Now it's on with the Russians, so far two tank battalions finished -one of T55's and the other of T72's.

History revisited

For all you Ancient wargamers out there I thought I'd give you some views of the 'Ribat' at Sousse in Tunisia -taken by myself in 2009- for colour, texture and construction details. The actual construction of the main building dates back to the late 8th Century AD with the watchtower being added in 821 AD. There was some more work done in 1722 and it is possible that the doors in pictures 3, 7 and 8 were added at this time. the only reasoning I have for this is that the lintels look newer than the rest. The whole Ribat was heavily restored after some serious bombing in 1942-43.

Originally a religious institution, in exchange for special privileges, the occupants were the watchers of the coastline to give warning of any approaching Byzantine fleet. Fires at night and smoke during the day from the watchtower could pass the information on to other coastline forts.

All pics are of course clickable for in-yer-face detail.

1. The Entrance Porch on the south face.

2. A closer shot of the Porch.

3. Detail of a small door on the eastern face.

4. Looking north-north-east, another shot of the Porch.

5. Looking at the north face.

6. Square Watchtower with circular tower above in the south-east corner.

7. Another small door either on the north or west faces.

8. Same door as in '3' but additionally, showing the battlements.

The next five shots are of the interior.

9. On the north wall looking south towards the entrance.

10. Circular corner tower battlement detail.

11. North-eastern corner looking south towards the Sqaure Watchtower. Nothe the crenelations on both sides of the walkway.

12. More tower battlement detail.

13. Showing courtyard. Taken from south-eastern corner looking to the north-west.

If anyone wants some more details just let me know, I have a copy of the Guide book from this ribat as well as the one from Monastir. Also have a copy of the official guide book from Carthage (whats left of it).

Sunday, 1 May 2011

Biting the fixative bullet

Today was another nice day weather wise, so after the missus had gone off to work and all the animals sorted, I say all, we have one cat, Tasha, and two recently acquired kittens, Archie and Willow, but they all need feeding and the litter tray sorting and I need feeding etc.
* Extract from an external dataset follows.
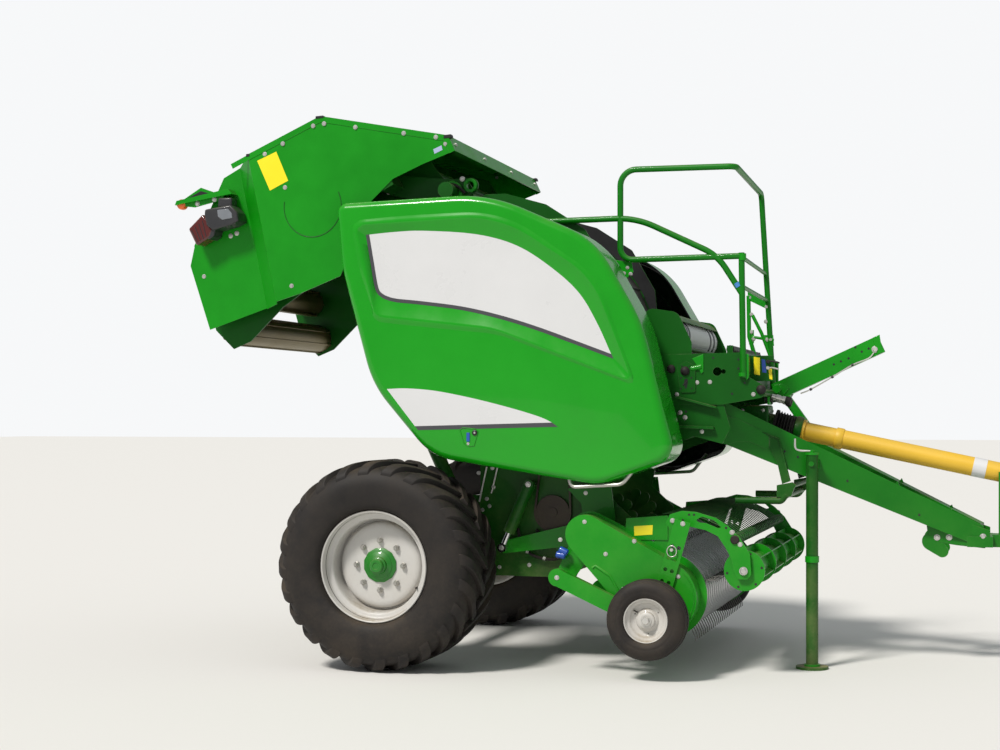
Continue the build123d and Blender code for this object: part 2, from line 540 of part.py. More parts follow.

So at about eleven thirty I decided to bite the bullet on fixative and try a watered down PVA spray on the new road system. The result was 'Busting1' (as they say hereabouts). Covers like a dream and not a single strand of static grass came loose afterwards. The only problem is that at first the PVA spray came out a bit blotchy so I had to do a quick dabbing and mopping job with a piece of kitchen roll, but apart from that the system works a treat. Doing the job outside meant that the spray dried in less than ten minutes. My next trial is to see if it will negate the sheen left by the hairspray fixing method on my 6mm Moderns.